Even Kentucky Coach Tubby Smith, who won the NCAA championship in his first season in Lexington in 1998, seems to be on thin ice if the Wildcats lose to Villanova in the first round. But Athletic Director Mitch Barnhart, whose earlier remarks fueled the speculation, endorsed Smith this week, though he stopped short of saying he would definitely be the coach next season.

It sometimes seems as if the NCAA tournament has become the be-all and end-all for college basketball.

Should not making it be enough to cost someone his job?

And should making it be enough to save one?

Both decisions can hang on the result of one game, or one free throw, or how the NCAA selection committee decides to sort the wheat from the chaff for the final berths.

Jim Haney, executive director of the National Assn. of Basketball Coaches and a former coach at Oregon, said coaches accept both realities.

"I think they all recognize that if you make the tournament, that's a significant accomplishment and has the ability to add to your job security," he said.

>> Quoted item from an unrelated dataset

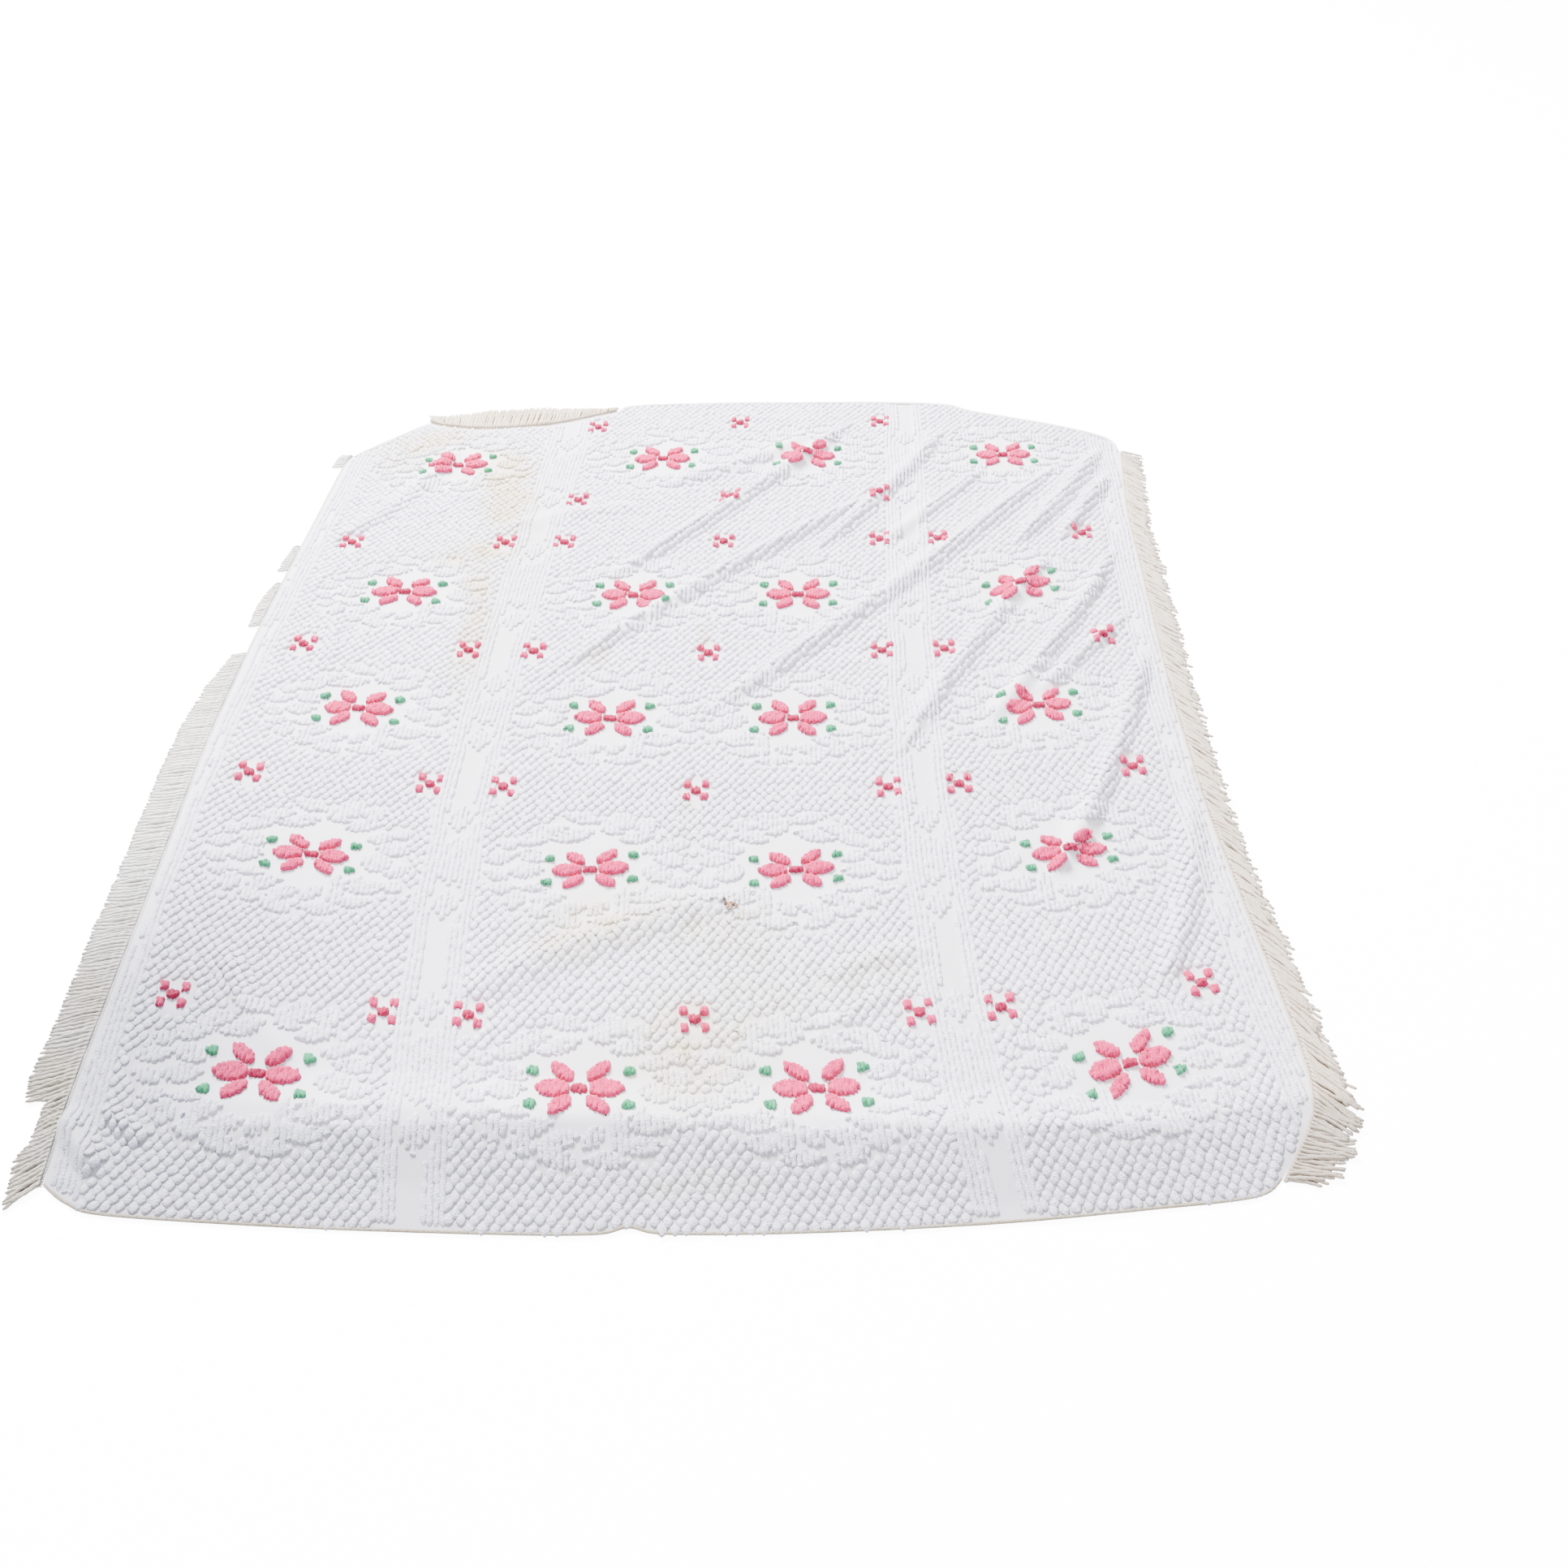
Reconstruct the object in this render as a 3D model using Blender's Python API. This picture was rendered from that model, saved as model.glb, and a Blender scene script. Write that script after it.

"But it's not always the case."

The truth is, some coaching situations are like bad relationships: Both people might be lovely partners for somebody else.

Sometimes, a coach is fired just as he is turning the corner.

Plenty of people thought they had seen enough after a former Army coach who reached the National Invitation Tournament in his first season on his new job finished 10-17 and 11-17 the next two.

Three years later, Mike Krzyzewski guided Duke to the first of 10 Final Four appearances.

The pressure has long been intense at major-college powers. Now, with the success of Gonzaga and George Mason, it is trickling down.

In the West Coast Conference this season, Dick Davey was pressured to announce his pending retirement at midseason -- in part, he said, because boosters who no longer wanted him were concerned that Santa Clara might make a run to the NCAA tournament and make it more difficult to push him aside.

The Broncos almost did, losing to Gonzaga in the title game of the WCC tournament.

"The Gonzaga Syndrome has affected a lot of coaches in our league, I think," Davey said near the end of the season, explaining that administrators expect other programs to be able to duplicate Gonzaga's NCAA tournament success, helping the school reap a financial windfall and the sort of national publicity that drives up student applications.

The Gonzaga Syndrome may have claimed another victim last week when San Diego fired Brad Holland, the former UCLA standout who took the Toreros to the NCAA tournament in 2003 and had only two losing seasons in 13 years.

Ky Snyder, the San Diego athletic director, told reporters he made the move because he would like the Toreros to compete in "the upper quartile of our conference."

In the 16-team Big East Conference, that would mean finishing in the top four.

In the eight-team WCC, that means the top two.

"There's a monster up in the Pacific Northwest that wins our league every year and that's been hard for all of us to overcome," Holland told reporters his last day on the job.

Making the NCAA tournament -- and for some programs, advancing past the first or second round -- often seems paramount.

But it isn't everything, which helps explain how a coach can get his walking papers anyway.

"It's all about the political realities of the place, but it is more difficult to fire a coach who has led his team to the tournament," Haney said.

Those realities can include attendance, whether a coach is embraced by fans, and whether the coach has strong backers in the administration.

Holland was working for an athletic director who took over less than four years ago, and the Toreros drew an average of 2,224 spectators in the 5,100-seat Jenny Craig Pavilion, an appealing six-year-old arena.

Reynolds, the Long Beach State coach who is in the fifth year of his contract and didn't win more than 10 games any of the first three, has a new boss in Athletic Director Vic Cegles.

The 49ers play in the 5,000-seat Walter Pyramid, which opened in 1994 amid the excitement after Long Beach reached the NCAA tournament in 1993 under coach Seth Greenberg.